Raw data ▸
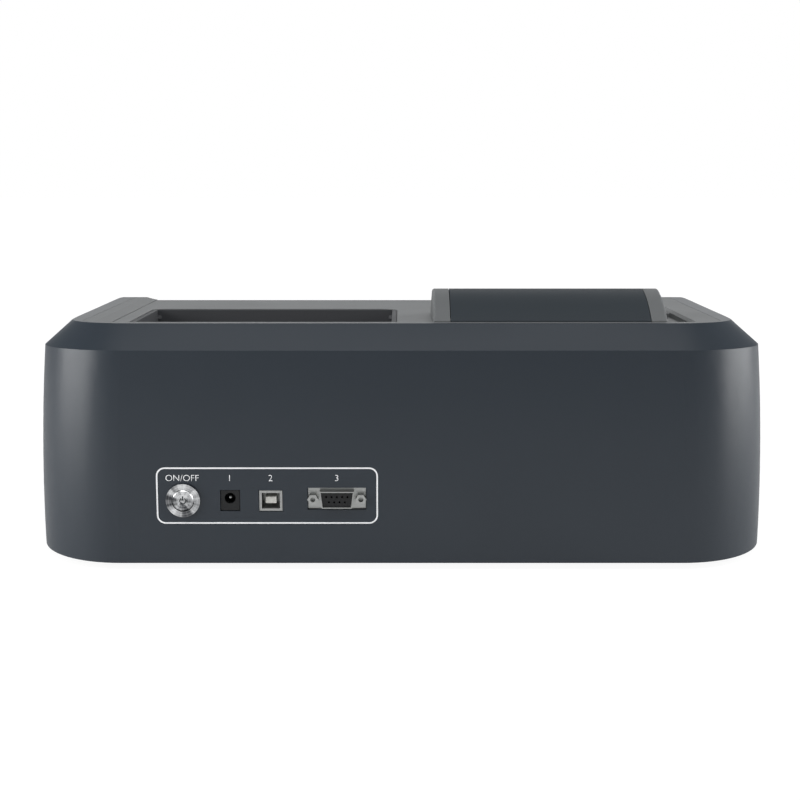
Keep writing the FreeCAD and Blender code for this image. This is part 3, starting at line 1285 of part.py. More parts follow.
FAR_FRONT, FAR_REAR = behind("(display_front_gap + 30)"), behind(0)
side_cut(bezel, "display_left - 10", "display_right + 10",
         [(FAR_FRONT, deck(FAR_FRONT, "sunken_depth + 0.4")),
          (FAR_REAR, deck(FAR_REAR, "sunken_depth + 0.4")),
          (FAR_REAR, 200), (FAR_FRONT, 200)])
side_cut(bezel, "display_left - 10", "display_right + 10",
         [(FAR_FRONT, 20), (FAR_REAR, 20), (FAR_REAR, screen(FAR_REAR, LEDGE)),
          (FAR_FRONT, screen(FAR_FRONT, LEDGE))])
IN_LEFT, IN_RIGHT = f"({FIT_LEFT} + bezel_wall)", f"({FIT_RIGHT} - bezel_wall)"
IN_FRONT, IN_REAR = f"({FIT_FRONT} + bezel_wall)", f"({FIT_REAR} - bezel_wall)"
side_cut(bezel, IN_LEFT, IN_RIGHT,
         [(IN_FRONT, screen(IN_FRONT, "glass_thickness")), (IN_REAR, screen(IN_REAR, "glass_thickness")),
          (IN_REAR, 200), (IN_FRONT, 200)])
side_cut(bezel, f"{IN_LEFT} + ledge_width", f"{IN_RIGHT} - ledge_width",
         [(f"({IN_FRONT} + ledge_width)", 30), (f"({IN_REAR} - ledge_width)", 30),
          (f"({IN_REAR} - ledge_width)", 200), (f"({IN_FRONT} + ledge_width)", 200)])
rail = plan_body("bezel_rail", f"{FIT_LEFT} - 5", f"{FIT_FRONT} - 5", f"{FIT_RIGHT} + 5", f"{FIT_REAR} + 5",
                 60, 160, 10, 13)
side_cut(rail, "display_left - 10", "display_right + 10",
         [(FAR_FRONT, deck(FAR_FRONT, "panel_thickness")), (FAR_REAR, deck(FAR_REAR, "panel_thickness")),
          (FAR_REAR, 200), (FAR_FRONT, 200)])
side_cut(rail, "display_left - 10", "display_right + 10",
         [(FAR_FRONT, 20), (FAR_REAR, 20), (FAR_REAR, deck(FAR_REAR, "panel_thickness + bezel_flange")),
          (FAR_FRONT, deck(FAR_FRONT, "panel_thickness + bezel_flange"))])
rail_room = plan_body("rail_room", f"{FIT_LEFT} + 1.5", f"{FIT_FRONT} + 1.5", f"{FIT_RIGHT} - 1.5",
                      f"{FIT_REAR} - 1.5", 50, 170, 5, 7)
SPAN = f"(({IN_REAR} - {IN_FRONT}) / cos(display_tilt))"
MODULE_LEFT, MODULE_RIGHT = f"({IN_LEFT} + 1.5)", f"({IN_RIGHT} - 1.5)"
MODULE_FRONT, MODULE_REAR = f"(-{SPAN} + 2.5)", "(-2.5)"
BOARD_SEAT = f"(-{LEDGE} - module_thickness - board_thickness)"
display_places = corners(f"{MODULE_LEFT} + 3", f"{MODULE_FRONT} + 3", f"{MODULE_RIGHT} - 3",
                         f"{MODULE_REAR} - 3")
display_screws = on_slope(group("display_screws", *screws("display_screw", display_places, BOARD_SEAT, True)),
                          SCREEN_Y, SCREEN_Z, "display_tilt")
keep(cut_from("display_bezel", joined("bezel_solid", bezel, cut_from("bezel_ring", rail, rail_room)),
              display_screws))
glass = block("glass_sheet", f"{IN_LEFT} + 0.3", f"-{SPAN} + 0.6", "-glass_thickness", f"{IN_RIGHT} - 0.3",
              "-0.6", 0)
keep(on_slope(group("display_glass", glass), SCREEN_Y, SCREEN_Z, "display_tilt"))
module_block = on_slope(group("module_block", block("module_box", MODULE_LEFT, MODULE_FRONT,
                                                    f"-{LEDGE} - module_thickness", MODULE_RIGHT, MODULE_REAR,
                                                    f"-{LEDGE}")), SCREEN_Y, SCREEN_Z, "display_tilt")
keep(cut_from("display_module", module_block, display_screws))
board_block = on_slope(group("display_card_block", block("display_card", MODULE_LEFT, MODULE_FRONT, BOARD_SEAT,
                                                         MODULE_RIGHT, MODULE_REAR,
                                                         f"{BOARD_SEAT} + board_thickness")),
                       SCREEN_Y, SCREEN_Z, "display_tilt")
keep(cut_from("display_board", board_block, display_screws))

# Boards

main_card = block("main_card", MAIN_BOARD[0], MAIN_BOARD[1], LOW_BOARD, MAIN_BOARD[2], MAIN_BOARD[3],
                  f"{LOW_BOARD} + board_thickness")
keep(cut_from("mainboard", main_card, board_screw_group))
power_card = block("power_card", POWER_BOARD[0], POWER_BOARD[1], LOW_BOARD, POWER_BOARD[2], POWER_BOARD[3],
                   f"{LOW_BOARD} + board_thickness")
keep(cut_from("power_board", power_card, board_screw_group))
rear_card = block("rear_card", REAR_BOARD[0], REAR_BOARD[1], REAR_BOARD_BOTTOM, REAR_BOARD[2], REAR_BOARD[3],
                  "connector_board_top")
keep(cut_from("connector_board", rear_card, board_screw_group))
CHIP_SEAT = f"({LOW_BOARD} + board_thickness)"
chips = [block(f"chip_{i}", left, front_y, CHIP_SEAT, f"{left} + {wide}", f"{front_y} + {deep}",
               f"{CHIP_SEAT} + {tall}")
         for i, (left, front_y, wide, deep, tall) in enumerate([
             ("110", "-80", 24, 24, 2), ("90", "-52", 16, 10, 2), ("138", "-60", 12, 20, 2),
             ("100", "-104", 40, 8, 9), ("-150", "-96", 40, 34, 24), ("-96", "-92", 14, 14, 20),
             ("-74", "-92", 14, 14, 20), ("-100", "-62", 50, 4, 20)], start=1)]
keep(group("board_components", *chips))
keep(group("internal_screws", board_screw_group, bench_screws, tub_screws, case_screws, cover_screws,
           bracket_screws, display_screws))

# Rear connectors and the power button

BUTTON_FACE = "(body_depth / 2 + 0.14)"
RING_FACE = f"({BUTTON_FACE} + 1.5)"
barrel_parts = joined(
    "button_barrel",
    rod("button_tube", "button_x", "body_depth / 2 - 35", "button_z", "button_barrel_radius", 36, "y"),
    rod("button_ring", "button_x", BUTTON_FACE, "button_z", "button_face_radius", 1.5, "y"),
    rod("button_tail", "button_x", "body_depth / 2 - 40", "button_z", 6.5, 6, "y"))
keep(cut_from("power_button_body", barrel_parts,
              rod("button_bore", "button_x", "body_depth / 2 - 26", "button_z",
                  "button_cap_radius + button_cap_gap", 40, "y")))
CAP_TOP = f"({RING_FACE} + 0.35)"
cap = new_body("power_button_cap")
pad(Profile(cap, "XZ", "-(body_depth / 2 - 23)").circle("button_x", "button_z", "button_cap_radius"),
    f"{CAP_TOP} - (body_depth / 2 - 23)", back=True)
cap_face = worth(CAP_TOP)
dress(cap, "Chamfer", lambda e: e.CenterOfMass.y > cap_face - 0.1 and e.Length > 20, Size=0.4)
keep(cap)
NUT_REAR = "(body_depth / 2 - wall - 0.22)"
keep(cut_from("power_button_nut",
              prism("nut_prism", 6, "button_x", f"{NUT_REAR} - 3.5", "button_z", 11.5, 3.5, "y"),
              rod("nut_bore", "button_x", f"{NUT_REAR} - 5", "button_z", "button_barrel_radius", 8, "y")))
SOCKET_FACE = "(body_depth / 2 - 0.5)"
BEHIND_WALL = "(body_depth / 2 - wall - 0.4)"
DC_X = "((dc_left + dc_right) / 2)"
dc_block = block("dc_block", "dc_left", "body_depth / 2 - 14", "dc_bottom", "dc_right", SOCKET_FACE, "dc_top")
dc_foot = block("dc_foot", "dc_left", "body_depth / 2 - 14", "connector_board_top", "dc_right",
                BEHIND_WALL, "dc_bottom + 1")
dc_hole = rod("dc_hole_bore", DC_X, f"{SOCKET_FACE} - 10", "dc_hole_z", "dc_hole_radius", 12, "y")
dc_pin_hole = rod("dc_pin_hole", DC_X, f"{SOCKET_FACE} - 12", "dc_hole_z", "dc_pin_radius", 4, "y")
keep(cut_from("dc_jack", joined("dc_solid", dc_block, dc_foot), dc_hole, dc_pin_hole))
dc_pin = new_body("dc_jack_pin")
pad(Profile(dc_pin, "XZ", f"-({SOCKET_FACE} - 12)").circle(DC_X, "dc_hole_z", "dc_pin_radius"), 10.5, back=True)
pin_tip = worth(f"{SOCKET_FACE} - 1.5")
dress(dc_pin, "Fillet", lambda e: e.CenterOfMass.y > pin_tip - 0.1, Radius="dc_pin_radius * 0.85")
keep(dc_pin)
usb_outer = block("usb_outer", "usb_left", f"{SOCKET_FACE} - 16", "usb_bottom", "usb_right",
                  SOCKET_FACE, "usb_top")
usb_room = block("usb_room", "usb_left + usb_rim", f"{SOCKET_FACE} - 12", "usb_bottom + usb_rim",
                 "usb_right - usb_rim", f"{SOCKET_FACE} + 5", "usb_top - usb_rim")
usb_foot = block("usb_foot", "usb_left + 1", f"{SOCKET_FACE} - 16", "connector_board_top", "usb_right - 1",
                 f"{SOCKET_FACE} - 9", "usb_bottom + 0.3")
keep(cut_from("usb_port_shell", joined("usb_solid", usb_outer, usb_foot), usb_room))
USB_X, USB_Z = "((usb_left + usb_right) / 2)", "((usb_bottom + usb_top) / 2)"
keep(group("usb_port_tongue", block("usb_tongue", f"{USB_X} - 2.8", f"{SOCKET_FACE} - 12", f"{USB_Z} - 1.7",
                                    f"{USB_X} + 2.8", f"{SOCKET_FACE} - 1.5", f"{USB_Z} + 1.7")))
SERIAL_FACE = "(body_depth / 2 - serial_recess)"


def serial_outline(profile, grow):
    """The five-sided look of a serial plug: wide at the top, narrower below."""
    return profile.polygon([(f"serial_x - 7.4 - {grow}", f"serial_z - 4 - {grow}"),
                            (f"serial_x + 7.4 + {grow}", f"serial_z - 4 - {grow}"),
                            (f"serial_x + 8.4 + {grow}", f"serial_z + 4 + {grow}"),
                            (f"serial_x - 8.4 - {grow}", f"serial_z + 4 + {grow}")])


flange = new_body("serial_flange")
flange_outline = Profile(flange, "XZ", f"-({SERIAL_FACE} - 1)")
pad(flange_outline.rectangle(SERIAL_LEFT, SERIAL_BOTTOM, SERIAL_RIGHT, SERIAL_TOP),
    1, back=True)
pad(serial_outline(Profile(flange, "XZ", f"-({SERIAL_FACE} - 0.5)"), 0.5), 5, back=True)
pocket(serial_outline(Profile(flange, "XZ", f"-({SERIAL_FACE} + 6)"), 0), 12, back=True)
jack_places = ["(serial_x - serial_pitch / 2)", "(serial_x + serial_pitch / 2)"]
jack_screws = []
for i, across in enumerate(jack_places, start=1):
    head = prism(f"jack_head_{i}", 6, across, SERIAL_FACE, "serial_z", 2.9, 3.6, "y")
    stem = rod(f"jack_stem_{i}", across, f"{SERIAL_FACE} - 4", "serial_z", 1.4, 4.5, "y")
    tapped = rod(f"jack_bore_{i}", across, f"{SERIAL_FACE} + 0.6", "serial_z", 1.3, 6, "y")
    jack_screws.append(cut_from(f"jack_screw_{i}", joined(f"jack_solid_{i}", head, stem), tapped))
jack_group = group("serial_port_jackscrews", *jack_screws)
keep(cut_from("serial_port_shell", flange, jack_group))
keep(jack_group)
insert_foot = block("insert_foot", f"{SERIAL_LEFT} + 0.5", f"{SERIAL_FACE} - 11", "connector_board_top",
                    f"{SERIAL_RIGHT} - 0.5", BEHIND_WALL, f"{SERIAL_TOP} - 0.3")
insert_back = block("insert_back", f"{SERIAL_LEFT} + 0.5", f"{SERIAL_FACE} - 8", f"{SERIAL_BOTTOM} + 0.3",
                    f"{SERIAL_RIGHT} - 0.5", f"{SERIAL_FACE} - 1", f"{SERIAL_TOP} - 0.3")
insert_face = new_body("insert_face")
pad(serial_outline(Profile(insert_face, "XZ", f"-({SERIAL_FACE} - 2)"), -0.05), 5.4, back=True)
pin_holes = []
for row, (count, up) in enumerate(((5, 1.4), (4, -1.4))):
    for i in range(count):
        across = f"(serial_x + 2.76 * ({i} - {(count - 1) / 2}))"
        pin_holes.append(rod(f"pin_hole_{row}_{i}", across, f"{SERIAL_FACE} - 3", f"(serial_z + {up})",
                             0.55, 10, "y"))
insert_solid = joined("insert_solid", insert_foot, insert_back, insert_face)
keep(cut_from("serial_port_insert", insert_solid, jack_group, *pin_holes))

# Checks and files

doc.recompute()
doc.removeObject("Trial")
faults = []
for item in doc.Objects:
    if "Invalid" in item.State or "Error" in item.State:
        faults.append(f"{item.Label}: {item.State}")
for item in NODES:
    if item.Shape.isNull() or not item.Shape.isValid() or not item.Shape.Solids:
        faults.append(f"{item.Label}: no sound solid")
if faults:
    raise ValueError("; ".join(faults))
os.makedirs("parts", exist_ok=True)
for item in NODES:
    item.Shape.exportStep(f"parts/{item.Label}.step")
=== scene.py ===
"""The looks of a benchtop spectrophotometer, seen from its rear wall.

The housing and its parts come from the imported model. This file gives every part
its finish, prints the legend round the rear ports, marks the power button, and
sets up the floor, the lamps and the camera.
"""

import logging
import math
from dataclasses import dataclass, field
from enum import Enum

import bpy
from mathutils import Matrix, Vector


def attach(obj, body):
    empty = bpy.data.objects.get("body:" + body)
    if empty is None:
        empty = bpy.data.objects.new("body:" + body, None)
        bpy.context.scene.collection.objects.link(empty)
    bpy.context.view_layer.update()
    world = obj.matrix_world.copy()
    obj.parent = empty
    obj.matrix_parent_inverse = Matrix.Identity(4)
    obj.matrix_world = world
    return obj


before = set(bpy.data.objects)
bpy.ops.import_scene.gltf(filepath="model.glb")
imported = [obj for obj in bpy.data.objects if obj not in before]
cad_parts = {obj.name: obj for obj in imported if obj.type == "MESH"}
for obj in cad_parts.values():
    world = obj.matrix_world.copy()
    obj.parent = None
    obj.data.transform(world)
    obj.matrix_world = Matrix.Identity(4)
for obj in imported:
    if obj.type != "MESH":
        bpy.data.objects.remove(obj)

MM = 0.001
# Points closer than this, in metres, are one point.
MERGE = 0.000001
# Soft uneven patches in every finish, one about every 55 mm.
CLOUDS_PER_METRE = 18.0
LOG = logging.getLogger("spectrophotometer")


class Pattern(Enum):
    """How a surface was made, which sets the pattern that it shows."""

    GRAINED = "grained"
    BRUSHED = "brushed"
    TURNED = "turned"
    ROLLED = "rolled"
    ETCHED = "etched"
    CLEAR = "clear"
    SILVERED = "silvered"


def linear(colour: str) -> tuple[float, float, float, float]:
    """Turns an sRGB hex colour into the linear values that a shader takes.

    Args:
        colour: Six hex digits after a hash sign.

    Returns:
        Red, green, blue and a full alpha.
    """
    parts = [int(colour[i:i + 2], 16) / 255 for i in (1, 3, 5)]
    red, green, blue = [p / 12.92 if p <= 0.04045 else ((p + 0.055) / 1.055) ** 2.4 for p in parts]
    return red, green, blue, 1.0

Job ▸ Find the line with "obj.data.transform(world)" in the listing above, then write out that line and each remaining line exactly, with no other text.

Result for this exercise ▸
    obj.data.transform(world)
    obj.matrix_world = Matrix.Identity(4)
for obj in imported:
    if obj.type != "MESH":
        bpy.data.objects.remove(obj)

MM = 0.001
# Points closer than this, in metres, are one point.
MERGE = 0.000001
# Soft uneven patches in every finish, one about every 55 mm.
CLOUDS_PER_METRE = 18.0
LOG = logging.getLogger("spectrophotometer")


class Pattern(Enum):
    """How a surface was made, which sets the pattern that it shows."""

    GRAINED = "grained"
    BRUSHED = "brushed"
    TURNED = "turned"
    ROLLED = "rolled"
    ETCHED = "etched"
    CLEAR = "clear"
    SILVERED = "silvered"


def linear(colour: str) -> tuple[float, float, float, float]:
    """Turns an sRGB hex colour into the linear values that a shader takes.

    Args:
        colour: Six hex digits after a hash sign.

    Returns:
        Red, green, blue and a full alpha.
    """
    parts = [int(colour[i:i + 2], 16) / 255 for i in (1, 3, 5)]
    red, green, blue = [p / 12.92 if p <= 0.04045 else ((p + 0.055) / 1.055) ** 2.4 for p in parts]
    return red, green, blue, 1.0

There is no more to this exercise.